In most countries, pornographic deepfakes themselves are not currently banned as they are often protected by free speech laws, although some cases of non-consensual deepfake pornography cases can still be illegal if they meet specific conditions.

It is possibly only a question of time when the first US law banning non-consensual deepfake pornography will come to fruition, mirroring previous legal successes against revenge pornography. The majority of US states have turned distributing revenge pornography into a criminal offense over the past few years.

But a law banning deepfake pornography would not only have implications for victims and perpetrators. It also has implications for companies whose technology is used to create pornographic deepfakes. Most notably cloud computing providers. The three biggest cloud providers are Amazon Web Services, Microsoft Azure and Google Cloud.

Cloud computing is often described as using ‘somebody else’s computer’. This is not an entirely inaccurate description. Cloud computing gives companies and individuals the opportunity to do almost anything they might want to do with their own computers, but without having to manage data centres or even servers themselves.

Everytime you use Gmail to email your friends without having to install any software, you are using cloud computing. This type of cloud computing, in which you use specific software without having to manage it yourself, is known as software-as-a-service.

There are other types in which customers access more fundamental functions of computers, platform-as-a-service and infrastructure-as-a-service. Both of these are mostly used by IT professionals and hobbyists. Software developers use platform-as-a-service so they can build and deliver apps to users without having to do maintenance work like hosting their own servers. Infrastructure-as-a-service is mostly used by IT administrators to have access to remote servers, storage capacity and other hardware without having to own and maintain them physically themselves.

Creating deepfake pornography requires a lot of computational power, that is, how many calculations the computer has to do internally. Most home computers are not optimised for providing a lot of computational power (with the exception of gaming computers) and therefore creating deepfake pornography can take days to weeks on a home computer.

Here cloud computing can help. Anyone who wants to develop deepfakes but doesn’t have a home computer with sufficient computational power can rent this computational power from cloud computing providers like Amazon Web Services or Google Cloud Platform. This can be done cheaply. The cost for computational power for one short pornographic deepfake clip depends on the machine learning model used and other details, but is usually only a few dozen dollars.

Together with apps helping users to create deepfakes without any machine learning expertise, cloud computing is enabling many more individuals to create deepfake pornography who otherwise would not have been able to.

So how would cloud providers respond to new laws banning deepfake pornography? All cloud providers require clients to abide by Acceptable Use Policies (AUPs) communicating to their clients what their platforms can be used for and what not.
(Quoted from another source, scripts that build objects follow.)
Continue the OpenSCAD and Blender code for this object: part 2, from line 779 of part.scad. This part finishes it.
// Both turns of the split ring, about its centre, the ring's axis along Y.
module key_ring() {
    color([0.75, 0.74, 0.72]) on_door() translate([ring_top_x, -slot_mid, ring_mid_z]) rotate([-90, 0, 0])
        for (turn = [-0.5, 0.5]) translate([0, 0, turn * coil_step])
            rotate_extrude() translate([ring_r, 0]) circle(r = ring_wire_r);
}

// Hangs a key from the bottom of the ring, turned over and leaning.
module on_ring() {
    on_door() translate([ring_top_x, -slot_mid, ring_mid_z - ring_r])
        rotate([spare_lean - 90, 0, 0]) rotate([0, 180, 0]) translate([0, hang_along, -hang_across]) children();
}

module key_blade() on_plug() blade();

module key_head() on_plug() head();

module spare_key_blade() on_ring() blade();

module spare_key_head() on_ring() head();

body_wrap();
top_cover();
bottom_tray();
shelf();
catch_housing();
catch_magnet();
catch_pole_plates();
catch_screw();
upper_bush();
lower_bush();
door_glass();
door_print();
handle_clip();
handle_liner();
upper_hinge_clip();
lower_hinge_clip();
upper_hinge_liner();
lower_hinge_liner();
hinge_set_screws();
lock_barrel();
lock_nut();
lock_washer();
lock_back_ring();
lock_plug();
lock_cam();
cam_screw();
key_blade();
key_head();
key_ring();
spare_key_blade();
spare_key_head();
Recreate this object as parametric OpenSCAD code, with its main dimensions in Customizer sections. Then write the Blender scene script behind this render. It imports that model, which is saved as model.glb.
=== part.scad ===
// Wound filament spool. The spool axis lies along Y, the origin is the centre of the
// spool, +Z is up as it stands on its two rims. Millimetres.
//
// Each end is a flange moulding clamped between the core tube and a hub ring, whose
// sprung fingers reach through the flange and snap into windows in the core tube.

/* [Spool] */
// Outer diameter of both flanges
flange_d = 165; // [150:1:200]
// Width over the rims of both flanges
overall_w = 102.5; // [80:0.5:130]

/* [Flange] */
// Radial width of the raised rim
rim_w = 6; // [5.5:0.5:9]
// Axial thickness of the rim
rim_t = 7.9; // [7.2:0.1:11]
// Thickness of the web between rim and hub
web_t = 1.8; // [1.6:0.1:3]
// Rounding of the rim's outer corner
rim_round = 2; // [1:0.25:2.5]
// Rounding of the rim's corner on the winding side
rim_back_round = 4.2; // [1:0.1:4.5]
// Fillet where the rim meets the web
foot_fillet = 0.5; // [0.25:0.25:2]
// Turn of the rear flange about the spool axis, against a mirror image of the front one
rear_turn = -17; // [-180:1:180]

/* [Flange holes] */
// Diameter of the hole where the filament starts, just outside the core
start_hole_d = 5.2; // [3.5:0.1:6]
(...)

Their clients need to agree to the AUPs to be able to use the platform. While the most popular cloud providers have different AUPs, they share a lot of common ground. They disallow illegal activities as well as a variety of malicious but not necessarily illegal uses, like distributing spam. The cloud platforms have mechanisms in place to detect violations of the AUPs and can disable clients’ accounts if the clients do not abide by the AUPs.

If deepfake pornography becomes illegal, it is no longer cloud providers responsibility to decide whether deepfake pornography is allowed on their platforms. Given that the cloud providers already disallow illegal content and activities on their platforms, producing deepfake pornography will no longer be welcome. By rendering the creation of deepfake pornography illegal, changing laws will thus remove discretion from cloud providers to decide whether deepfake pornography is sufficiently harmful to not allow the creation on their platforms. This might incentivise them to develop methods to detect the creation of deepfake pornography so they can enforce their Acceptable Use Policies.

In this, cloud platforms are different to software providers. Cloud providers like Amazon Web Services and others sell a service which is why they have Acceptable Use Policies in the first place. This results in legal obligations for cloud providers that do not exist for plain software companies which sell a software product and an accompanying license. Software companies only ask their users to accept an End User License Agreement. These usually do not ask their users to refrain from illegal or malicious activities while using their software. Adobe is not able to disable their software if users photoshop naked celebrity pictures. But Amazon provides an ongoing service by renting out compute, and can terminate the service if they detect a user producing deepfake pornography.

Bills against deepfake pornography would be one of the first bills to make cloud providers’ AUPs explicitly prohibit a malicious use of artificial intelligence. Other kinds of malicious uses of artificial intelligence have been on the rise, and with the rise of power of artificial intelligence will likely become a bigger issue over time. Deepfake pornography gives cloud providers the opportunity to prove that they are prepared for the challenge.